## Start Material

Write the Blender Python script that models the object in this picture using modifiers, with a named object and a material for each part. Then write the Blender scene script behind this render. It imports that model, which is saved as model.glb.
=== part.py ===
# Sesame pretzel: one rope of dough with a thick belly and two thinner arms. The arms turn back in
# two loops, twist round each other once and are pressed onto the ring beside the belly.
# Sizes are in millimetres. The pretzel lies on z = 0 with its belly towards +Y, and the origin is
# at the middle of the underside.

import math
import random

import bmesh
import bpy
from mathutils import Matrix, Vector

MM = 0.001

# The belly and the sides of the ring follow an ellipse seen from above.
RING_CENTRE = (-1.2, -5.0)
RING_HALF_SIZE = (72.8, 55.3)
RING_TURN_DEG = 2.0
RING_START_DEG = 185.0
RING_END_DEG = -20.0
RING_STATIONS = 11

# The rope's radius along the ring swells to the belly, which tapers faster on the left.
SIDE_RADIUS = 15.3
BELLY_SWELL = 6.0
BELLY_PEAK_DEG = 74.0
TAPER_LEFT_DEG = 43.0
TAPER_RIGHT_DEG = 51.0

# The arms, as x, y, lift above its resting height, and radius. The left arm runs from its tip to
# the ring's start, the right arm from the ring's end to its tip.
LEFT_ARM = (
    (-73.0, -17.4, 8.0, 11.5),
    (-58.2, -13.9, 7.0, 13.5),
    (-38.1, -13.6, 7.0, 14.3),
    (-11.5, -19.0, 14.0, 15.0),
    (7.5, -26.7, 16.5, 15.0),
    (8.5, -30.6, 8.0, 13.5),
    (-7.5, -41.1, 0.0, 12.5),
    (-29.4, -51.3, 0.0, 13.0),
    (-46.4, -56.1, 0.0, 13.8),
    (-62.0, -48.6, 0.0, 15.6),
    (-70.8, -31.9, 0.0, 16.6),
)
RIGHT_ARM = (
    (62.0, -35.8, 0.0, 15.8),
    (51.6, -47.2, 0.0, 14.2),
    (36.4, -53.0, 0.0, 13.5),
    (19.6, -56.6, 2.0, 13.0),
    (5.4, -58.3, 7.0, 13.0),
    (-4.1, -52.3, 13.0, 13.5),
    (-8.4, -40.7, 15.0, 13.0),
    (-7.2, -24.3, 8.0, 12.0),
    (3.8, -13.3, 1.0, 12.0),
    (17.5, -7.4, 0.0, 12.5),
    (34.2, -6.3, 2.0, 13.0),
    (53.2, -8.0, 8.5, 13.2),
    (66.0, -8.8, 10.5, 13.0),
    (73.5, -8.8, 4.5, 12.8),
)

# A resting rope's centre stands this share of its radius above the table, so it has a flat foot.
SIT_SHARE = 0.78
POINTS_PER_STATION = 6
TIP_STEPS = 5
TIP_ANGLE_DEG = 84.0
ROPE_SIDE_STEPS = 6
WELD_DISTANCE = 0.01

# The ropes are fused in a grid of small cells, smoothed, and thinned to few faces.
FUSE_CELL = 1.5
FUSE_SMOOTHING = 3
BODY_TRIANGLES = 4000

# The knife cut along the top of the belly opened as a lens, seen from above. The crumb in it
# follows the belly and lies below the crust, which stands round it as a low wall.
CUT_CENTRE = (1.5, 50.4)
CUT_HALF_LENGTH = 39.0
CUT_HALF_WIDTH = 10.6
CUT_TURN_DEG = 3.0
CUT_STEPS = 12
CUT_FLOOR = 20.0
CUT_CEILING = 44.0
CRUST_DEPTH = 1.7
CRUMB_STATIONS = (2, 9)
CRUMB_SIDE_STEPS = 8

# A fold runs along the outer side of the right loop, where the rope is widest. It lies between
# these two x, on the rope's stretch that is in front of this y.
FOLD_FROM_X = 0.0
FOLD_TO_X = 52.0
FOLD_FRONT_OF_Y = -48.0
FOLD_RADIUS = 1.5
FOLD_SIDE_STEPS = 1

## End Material

The task - Repeat the material word for word, in full.

Answer for this exercise -
Write the Blender Python script that models the object in this picture using modifiers, with a named object and a material for each part. Then write the Blender scene script behind this render. It imports that model, which is saved as model.glb.
=== part.py ===
# Sesame pretzel: one rope of dough with a thick belly and two thinner arms. The arms turn back in
# two loops, twist round each other once and are pressed onto the ring beside the belly.
# Sizes are in millimetres. The pretzel lies on z = 0 with its belly towards +Y, and the origin is
# at the middle of the underside.

import math
import random

import bmesh
import bpy
from mathutils import Matrix, Vector

MM = 0.001

# The belly and the sides of the ring follow an ellipse seen from above.
RING_CENTRE = (-1.2, -5.0)
RING_HALF_SIZE = (72.8, 55.3)
RING_TURN_DEG = 2.0
RING_START_DEG = 185.0
RING_END_DEG = -20.0
RING_STATIONS = 11

# The rope's radius along the ring swells to the belly, which tapers faster on the left.
SIDE_RADIUS = 15.3
BELLY_SWELL = 6.0
BELLY_PEAK_DEG = 74.0
TAPER_LEFT_DEG = 43.0
TAPER_RIGHT_DEG = 51.0

# The arms, as x, y, lift above its resting height, and radius. The left arm runs from its tip to
# the ring's start, the right arm from the ring's end to its tip.
LEFT_ARM = (
    (-73.0, -17.4, 8.0, 11.5),
    (-58.2, -13.9, 7.0, 13.5),
    (-38.1, -13.6, 7.0, 14.3),
    (-11.5, -19.0, 14.0, 15.0),
    (7.5, -26.7, 16.5, 15.0),
    (8.5, -30.6, 8.0, 13.5),
    (-7.5, -41.1, 0.0, 12.5),
    (-29.4, -51.3, 0.0, 13.0),
    (-46.4, -56.1, 0.0, 13.8),
    (-62.0, -48.6, 0.0, 15.6),
    (-70.8, -31.9, 0.0, 16.6),
)
RIGHT_ARM = (
    (62.0, -35.8, 0.0, 15.8),
    (51.6, -47.2, 0.0, 14.2),
    (36.4, -53.0, 0.0, 13.5),
    (19.6, -56.6, 2.0, 13.0),
    (5.4, -58.3, 7.0, 13.0),
    (-4.1, -52.3, 13.0, 13.5),
    (-8.4, -40.7, 15.0, 13.0),
    (-7.2, -24.3, 8.0, 12.0),
    (3.8, -13.3, 1.0, 12.0),
    (17.5, -7.4, 0.0, 12.5),
    (34.2, -6.3, 2.0, 13.0),
    (53.2, -8.0, 8.5, 13.2),
    (66.0, -8.8, 10.5, 13.0),
    (73.5, -8.8, 4.5, 12.8),
)

# A resting rope's centre stands this share of its radius above the table, so it has a flat foot.
SIT_SHARE = 0.78
POINTS_PER_STATION = 6
TIP_STEPS = 5
TIP_ANGLE_DEG = 84.0
ROPE_SIDE_STEPS = 6
WELD_DISTANCE = 0.01

# The ropes are fused in a grid of small cells, smoothed, and thinned to few faces.
FUSE_CELL = 1.5
FUSE_SMOOTHING = 3
BODY_TRIANGLES = 4000

# The knife cut along the top of the belly opened as a lens, seen from above. The crumb in it
# follows the belly and lies below the crust, which stands round it as a low wall.
CUT_CENTRE = (1.5, 50.4)
CUT_HALF_LENGTH = 39.0
CUT_HALF_WIDTH = 10.6
CUT_TURN_DEG = 3.0
CUT_STEPS = 12
CUT_FLOOR = 20.0
CUT_CEILING = 44.0
CRUST_DEPTH = 1.7
CRUMB_STATIONS = (2, 9)
CRUMB_SIDE_STEPS = 8

# A fold runs along the outer side of the right loop, where the rope is widest. It lies between
# these two x, on the rope's stretch that is in front of this y.
FOLD_FROM_X = 0.0
FOLD_TO_X = 52.0
FOLD_FRONT_OF_Y = -48.0
FOLD_RADIUS = 1.5
FOLD_SIDE_STEPS = 1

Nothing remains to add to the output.